*Written instruction*. Take the records below from their first line to the line with "on its side.", and restate those lines word for word.

....

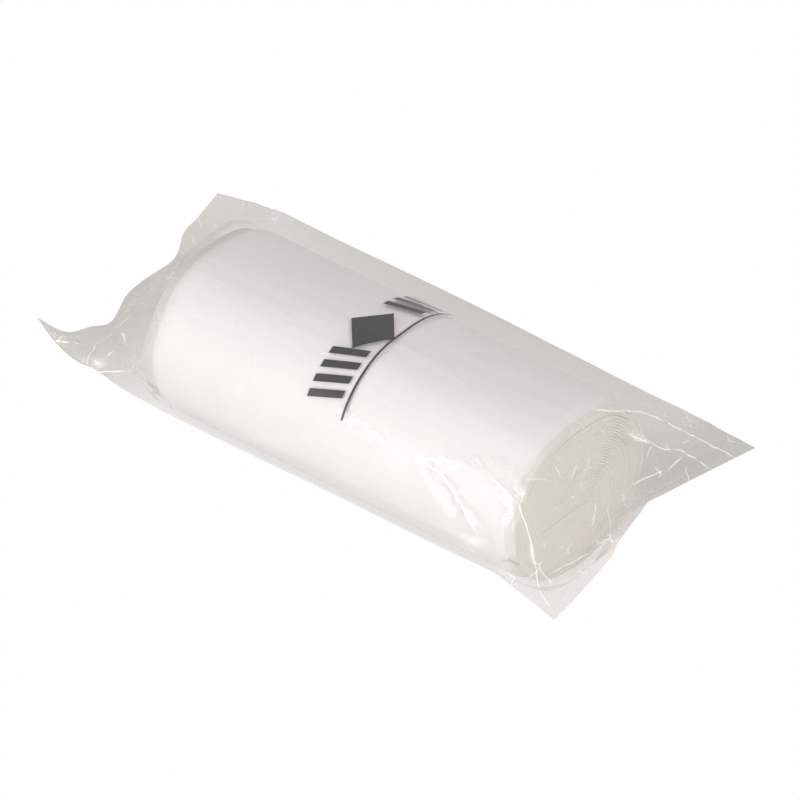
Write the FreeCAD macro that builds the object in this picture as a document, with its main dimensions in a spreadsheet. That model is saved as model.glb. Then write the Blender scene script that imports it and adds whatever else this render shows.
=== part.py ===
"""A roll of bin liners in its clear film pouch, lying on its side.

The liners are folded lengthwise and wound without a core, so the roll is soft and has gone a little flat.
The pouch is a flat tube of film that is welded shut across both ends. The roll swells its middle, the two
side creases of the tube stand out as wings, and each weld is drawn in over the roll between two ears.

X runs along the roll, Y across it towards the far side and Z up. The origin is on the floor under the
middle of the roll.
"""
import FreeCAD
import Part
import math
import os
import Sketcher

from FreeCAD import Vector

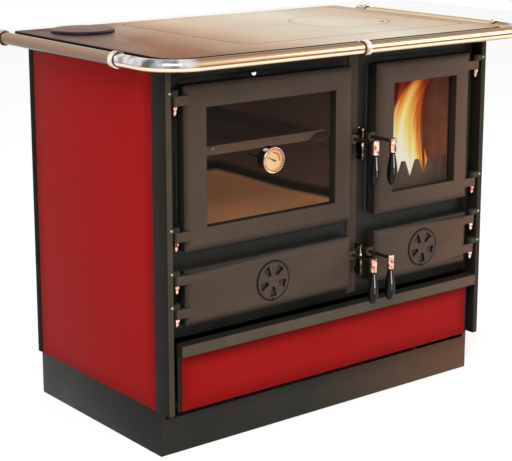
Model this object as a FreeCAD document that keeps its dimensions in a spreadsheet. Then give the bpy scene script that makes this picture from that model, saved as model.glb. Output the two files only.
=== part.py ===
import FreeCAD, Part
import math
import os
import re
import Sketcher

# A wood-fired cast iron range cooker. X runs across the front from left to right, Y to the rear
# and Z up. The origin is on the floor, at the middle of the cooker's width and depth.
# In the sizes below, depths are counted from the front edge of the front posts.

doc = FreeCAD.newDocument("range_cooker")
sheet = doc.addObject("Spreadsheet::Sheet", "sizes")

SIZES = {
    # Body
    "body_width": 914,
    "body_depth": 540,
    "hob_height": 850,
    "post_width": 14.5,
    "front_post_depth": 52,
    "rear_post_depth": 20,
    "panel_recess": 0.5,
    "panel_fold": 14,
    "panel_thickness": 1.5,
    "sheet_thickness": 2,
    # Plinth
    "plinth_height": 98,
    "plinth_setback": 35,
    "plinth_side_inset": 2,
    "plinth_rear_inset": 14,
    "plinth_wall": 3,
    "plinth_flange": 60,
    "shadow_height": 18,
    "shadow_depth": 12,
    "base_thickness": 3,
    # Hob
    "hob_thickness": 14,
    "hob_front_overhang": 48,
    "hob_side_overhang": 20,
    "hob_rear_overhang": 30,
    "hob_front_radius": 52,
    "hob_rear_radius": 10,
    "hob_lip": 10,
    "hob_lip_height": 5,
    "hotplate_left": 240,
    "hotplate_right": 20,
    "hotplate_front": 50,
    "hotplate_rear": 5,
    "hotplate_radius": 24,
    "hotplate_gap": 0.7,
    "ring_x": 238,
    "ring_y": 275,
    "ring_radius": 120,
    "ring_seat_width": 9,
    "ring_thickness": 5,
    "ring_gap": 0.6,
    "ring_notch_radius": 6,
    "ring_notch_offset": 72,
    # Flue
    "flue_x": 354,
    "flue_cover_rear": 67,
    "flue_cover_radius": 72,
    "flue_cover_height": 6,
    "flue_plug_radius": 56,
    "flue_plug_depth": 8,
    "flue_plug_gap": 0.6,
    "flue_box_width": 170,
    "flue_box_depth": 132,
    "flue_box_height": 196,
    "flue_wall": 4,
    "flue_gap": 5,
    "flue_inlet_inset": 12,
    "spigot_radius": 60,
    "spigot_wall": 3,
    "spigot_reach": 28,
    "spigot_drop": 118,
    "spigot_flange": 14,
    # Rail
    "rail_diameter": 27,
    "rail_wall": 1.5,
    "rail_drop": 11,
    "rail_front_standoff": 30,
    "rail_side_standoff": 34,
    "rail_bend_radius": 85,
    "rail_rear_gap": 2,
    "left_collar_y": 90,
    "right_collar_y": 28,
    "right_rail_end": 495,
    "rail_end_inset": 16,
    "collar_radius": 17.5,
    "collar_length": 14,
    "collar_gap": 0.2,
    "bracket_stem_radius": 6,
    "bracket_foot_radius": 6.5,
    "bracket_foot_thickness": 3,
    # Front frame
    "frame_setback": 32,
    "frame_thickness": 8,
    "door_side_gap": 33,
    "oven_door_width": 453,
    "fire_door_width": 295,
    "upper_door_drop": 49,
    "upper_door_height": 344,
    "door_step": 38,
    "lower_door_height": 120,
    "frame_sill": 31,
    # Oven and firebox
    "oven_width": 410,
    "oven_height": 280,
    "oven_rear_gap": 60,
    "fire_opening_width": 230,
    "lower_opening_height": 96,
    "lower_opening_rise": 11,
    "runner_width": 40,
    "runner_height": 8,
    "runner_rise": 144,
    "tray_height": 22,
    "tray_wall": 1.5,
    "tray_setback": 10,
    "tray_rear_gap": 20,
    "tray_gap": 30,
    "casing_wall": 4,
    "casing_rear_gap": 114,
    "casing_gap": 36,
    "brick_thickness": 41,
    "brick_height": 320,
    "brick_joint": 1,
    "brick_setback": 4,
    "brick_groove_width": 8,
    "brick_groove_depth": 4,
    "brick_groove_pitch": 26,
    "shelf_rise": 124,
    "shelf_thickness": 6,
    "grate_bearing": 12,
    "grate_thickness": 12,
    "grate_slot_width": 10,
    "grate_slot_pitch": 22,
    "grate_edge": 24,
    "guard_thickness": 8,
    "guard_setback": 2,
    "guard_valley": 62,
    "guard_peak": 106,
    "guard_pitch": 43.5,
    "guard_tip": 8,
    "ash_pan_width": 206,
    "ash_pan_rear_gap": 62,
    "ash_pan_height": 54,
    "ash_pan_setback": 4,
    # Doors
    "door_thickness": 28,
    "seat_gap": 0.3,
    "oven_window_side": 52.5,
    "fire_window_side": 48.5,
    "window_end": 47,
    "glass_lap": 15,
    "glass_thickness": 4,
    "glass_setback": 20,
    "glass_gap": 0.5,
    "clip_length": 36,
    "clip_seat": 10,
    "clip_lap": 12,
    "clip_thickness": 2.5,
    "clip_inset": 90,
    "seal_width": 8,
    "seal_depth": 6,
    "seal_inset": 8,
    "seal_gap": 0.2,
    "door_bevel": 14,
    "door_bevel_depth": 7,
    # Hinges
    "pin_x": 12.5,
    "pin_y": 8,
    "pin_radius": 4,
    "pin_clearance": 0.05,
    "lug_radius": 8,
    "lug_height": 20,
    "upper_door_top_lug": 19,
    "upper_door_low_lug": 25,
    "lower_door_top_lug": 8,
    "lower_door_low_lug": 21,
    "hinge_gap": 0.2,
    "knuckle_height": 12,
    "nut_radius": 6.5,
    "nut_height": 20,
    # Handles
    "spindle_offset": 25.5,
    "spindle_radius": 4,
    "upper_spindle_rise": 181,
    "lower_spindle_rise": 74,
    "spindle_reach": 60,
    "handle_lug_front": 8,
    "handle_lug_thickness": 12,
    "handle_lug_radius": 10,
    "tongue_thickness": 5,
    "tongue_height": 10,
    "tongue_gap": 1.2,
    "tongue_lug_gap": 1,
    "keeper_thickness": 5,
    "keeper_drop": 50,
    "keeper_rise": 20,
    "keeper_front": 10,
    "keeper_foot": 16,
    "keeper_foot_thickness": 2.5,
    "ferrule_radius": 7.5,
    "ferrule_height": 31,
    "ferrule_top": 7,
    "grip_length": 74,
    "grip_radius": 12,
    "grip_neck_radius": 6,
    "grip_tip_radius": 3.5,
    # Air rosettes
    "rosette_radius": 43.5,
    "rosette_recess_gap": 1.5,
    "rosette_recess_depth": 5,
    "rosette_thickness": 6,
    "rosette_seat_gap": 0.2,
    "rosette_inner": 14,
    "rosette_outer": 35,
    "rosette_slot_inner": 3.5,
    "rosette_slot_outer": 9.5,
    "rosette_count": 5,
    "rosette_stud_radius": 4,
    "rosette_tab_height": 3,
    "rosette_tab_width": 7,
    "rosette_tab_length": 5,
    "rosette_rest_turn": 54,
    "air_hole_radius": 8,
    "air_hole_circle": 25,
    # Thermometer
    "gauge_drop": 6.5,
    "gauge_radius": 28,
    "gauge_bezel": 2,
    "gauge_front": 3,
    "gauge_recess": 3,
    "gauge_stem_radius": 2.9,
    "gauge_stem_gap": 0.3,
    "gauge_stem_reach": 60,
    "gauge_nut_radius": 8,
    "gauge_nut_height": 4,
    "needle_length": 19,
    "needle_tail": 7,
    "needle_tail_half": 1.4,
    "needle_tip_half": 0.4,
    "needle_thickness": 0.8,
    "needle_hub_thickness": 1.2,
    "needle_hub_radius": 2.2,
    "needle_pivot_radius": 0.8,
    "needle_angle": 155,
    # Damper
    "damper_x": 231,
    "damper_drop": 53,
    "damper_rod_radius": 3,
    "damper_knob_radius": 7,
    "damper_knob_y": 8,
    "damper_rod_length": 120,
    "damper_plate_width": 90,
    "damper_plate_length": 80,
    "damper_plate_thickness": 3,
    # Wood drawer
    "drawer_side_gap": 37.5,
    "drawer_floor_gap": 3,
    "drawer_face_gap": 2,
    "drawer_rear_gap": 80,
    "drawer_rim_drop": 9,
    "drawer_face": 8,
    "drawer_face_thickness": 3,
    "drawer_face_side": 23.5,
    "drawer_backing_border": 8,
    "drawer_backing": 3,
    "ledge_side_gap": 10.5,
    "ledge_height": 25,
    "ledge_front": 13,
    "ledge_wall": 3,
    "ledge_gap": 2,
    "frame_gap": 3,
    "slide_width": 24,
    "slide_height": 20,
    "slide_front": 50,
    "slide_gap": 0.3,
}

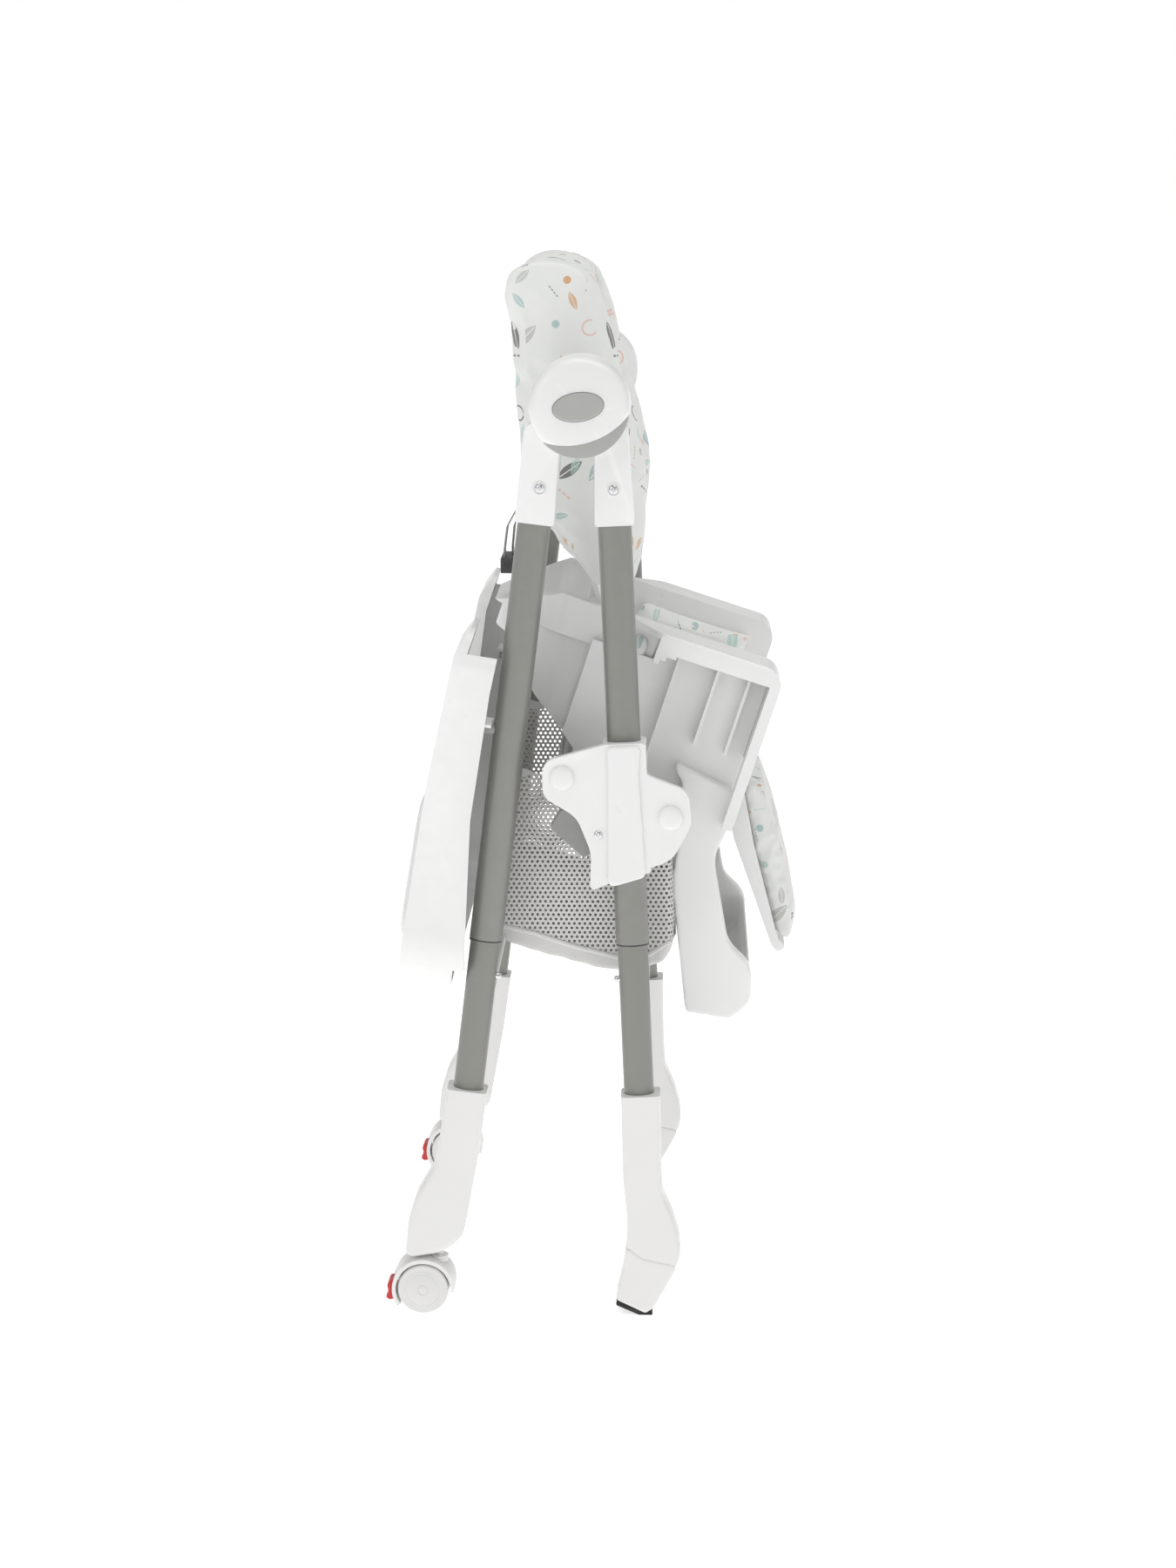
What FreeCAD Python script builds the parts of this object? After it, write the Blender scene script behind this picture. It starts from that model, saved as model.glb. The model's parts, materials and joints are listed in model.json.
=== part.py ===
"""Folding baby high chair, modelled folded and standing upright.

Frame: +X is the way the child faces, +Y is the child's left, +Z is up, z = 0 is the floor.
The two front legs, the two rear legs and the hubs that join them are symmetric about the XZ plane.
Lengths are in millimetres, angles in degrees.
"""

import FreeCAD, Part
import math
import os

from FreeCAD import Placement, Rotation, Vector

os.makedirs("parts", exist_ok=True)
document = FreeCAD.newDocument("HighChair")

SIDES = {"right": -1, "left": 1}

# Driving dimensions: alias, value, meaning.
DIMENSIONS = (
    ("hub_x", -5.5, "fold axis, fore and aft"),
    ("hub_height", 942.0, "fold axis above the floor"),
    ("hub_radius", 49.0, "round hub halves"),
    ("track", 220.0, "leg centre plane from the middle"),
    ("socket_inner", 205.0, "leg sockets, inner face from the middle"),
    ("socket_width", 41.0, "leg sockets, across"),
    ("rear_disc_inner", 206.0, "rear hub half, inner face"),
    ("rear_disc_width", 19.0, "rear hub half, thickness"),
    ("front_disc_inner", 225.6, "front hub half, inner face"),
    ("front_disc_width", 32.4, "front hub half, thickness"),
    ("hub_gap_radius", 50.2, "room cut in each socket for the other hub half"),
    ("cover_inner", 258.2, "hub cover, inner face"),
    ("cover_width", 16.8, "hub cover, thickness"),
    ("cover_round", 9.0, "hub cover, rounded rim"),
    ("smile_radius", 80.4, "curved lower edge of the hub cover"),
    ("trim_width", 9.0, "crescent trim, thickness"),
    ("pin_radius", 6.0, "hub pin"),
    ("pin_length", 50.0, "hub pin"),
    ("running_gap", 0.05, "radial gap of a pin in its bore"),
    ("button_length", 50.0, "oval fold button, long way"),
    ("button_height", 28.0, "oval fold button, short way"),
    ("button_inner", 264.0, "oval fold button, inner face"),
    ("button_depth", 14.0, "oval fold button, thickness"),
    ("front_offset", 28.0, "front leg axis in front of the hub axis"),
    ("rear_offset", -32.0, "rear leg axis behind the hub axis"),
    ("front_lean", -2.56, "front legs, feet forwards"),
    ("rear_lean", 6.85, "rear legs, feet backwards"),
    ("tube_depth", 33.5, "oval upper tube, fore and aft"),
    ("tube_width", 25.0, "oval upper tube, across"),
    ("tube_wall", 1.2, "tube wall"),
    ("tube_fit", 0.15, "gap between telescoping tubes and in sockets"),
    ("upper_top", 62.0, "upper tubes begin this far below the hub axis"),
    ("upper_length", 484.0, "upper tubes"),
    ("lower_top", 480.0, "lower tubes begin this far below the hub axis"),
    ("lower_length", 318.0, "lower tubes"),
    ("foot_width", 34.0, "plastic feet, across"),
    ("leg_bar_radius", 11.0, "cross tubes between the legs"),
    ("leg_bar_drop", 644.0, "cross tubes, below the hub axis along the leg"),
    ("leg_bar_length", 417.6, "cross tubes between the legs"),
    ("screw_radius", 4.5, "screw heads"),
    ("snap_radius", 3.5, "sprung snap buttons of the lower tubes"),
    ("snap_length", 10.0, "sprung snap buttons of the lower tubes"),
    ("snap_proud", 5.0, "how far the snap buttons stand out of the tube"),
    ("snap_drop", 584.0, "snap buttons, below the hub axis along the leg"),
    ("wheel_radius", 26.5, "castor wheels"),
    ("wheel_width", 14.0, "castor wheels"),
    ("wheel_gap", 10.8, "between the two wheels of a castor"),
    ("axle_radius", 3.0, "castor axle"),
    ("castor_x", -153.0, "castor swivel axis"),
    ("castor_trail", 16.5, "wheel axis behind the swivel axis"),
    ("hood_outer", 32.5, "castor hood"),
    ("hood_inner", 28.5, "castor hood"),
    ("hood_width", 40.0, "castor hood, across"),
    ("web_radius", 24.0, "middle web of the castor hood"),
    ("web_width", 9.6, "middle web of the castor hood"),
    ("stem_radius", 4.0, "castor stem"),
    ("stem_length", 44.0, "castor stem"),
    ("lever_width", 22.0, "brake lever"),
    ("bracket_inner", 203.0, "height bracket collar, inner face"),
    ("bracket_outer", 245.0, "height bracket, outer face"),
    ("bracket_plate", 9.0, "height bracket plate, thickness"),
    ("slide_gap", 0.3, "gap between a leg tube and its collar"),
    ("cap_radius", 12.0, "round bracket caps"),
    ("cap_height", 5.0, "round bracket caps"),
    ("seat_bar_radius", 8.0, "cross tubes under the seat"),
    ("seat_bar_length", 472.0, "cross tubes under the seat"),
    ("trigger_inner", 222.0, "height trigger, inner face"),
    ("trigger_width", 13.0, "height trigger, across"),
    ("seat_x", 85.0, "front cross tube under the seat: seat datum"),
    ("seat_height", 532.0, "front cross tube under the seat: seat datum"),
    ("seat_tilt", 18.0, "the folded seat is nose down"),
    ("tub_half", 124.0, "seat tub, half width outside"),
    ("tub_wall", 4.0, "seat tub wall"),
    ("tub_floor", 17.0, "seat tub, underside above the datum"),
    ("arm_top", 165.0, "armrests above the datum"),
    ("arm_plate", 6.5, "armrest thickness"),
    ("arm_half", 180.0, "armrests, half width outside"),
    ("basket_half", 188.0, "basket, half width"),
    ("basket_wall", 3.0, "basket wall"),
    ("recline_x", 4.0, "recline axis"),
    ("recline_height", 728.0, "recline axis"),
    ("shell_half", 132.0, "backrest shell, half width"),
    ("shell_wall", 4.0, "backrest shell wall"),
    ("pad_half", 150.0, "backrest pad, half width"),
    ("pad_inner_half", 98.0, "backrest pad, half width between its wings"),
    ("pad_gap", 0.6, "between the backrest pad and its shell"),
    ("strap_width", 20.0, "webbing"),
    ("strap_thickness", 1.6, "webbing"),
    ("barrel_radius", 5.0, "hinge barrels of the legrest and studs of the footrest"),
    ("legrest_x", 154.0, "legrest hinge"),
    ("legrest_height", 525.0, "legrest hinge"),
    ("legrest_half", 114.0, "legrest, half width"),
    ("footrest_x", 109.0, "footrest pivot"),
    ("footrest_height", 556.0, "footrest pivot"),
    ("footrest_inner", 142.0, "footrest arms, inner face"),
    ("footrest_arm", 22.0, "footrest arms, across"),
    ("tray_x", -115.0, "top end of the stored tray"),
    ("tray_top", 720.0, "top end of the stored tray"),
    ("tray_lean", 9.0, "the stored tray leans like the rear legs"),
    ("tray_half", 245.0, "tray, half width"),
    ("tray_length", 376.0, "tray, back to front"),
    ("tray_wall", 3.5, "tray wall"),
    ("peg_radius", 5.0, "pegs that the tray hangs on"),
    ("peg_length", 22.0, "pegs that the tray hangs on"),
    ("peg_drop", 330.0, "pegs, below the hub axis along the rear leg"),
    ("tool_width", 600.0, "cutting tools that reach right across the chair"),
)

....

*Finished exercise*.
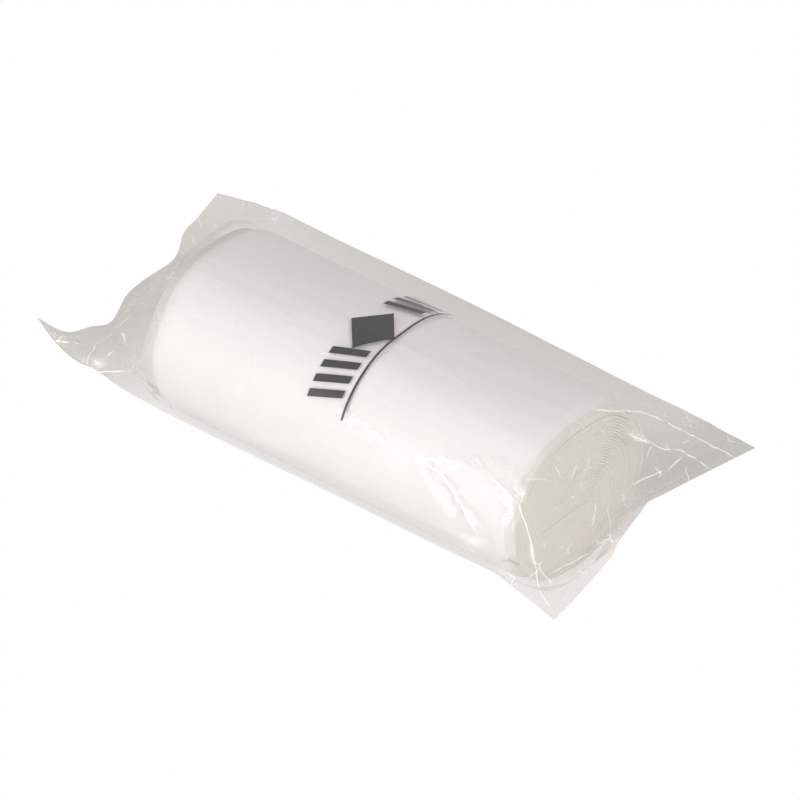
Write the FreeCAD macro that builds the object in this picture as a document, with its main dimensions in a spreadsheet. That model is saved as model.glb. Then write the Blender scene script that imports it and adds whatever else this render shows.
=== part.py ===
"""A roll of bin liners in its clear film pouch, lying on its side.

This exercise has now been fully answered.